Why?  I get the same error with System.ValueType, even though ultimately it means the same thing as "struct" (though I could understand this difference).  But I can't do this with System.Delegate either (how about calling Invoke() or BeginInvoke() on T?).

Being able to specify Enum as a base would allow me to:

  • Explicitly cast between T and integral numeric types.
  • Specify 0 as the default value of T rather than using default(T).
  • Perform bitwise operations on them

There's really no reason to have a constraint like "Constraint cannot be special class 'System.Enum'."  Let's eliminate this artificial barrier - there shouldn't be any changes needed to be made to the CLR.

15Jan/080

My C# 4.0 Wishlist, Part 2 : Default/Optional Parameters

Posted by Rob

When I was first getting into C# (about .NET 1.0 Beta 2), I saw that it didn't support optional parameters.  The explanation was simple enough: method overloads supported an alternative method of default or optional parameters.  I thought that it was probably a useful choice.  But, check this out:

   1:  public static class MessageBox
   2:  {
   3:      static void Show(string message)
   4:      {
   5:          Show(message, null, MessageBoxButtons.OK, MessageBoxIcon.Information);
   6:      }
   7:   
   8:      static void Show(string message, string title)
   9:      {
  10:          Show(message, title, MessageBoxButtons.OK, MessageBoxIcon.Information);
  11:      }
  12:   
  13:      static void Show(string message, string title, MessageBoxButtons buttons, MessageBoxIcon icon)
  14:      {
  15:          // actually perform the showing
  16:      }
  17:   
  18:      // and more overloads
  19:  }

This is pretty lame, isn't it?  Why can't I just do everything with a single method?

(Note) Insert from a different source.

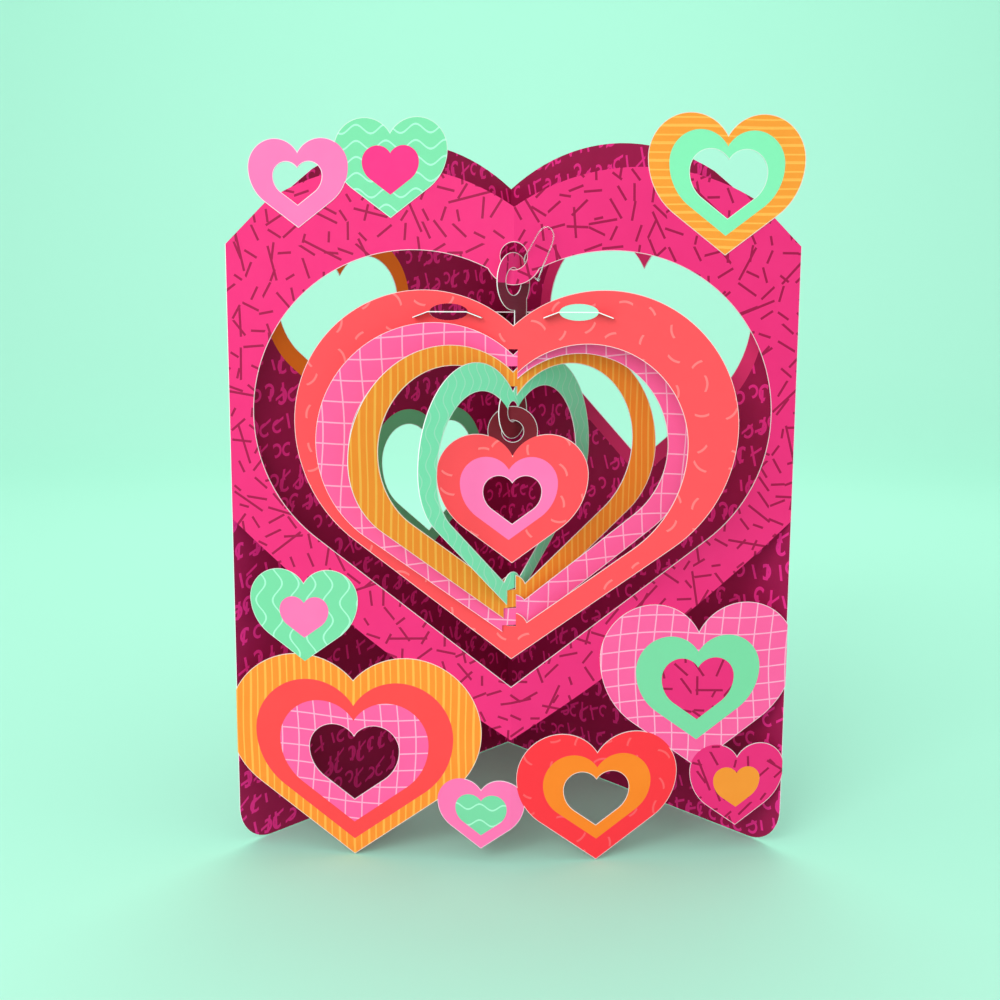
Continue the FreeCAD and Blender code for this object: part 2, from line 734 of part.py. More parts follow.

   1:  public static class MessageBox
   2:  {
   3:      static void Show(string message, string title = "", MessageBoxButtons button = MessageBoxButtons.OK, 
   4:          MessageBoxIcon icon = MessageBoxIcon.Information);
   5:  }

So, the question is, how precisely could this work?  Well, let's take a look at how this works in Visual Basic.

   1:  Public Class MessageBox
   2:      Public Shared Sub Show(ByVal message As String, Optional ByVal title As String = "", _
   3:                             Optional ByVal buttons As MessageBoxButtons = MessageBoxButtons.OK, _
   4:                             Optional ByVal icon As MessageBoxIcon = MessageBoxIcon.Information)
   5:      End Sub
   6:  End Class

Visual Basic turns this into a method and annotates the parameter list with attributes.  In C# we could express it like this:

   1:  public static class MessageBox
   2:  {
   3:      static void Show(string message, 
   4:          [Optional]
   5:          [DefaultParameterValue("")]
   6:          string title, 
   7:          [Optional]
   8:          [DefaultParameterValue(MessageBoxButtons.OK)]
   9:          MessageBoxButtons buttons, 
  10:          [Optional]
  11:          [DefaultParameterValue(MessageBoxIcon.Information)]
  12:          MessageBoxIcon icon)
  13:      {
  14:   
  15:      }
  16:  }

In languages that support optional parameters, the compiler provides parameters, so that a call that leaves off optional parameters looks (in IL) like a call that included the parameters.

I suggest that we use a compiler trick - dump the attributes and actually implement the overloads.  This has the awesome benefit of being entirely compiler-dependent and entirely backwards-compatible even to .NET 2.0.  We can even include one overload with the attributes included, so that development tools and compilers that use the attributes can tell the user about the optional parameter information, and the existing compilers can compile against a library using the new methods.

Consider this overload based on the above demonstrated Show method.

   1:  public static class MessageBox
   2:  {
   3:      static void Show(string message, MessageBoxIcon icon)
   4:      {
   5:          Show(message, "", MessageBoxButtons.OK, icon);
   6:      }
   7:  }

This function has the advantage of being inline-able, even if it means a slightly (and I mean ever-so-slightly) hit to file size.  I'm not saying it'd be good or effective to have 10 optional parameters - just that it wouldn't be bad to have a few.

Finally, my suggestion for the syntax of how this all should work out - use the default keyword for each item when you want to specify options:

   1:  void Go()
   2:  {
   3:      MessageBox.Show("This is a test.", default, MessageBoxButtons.OK);
   4:  }

CLI implementation provides an attribute on the actual implementing method so that we can figure out which is the actual default value - the compiler then has the option of whether to call substituting in the actual value (as it's implemented in VB now) or call the correct overload (which is what the current C# compiler would do).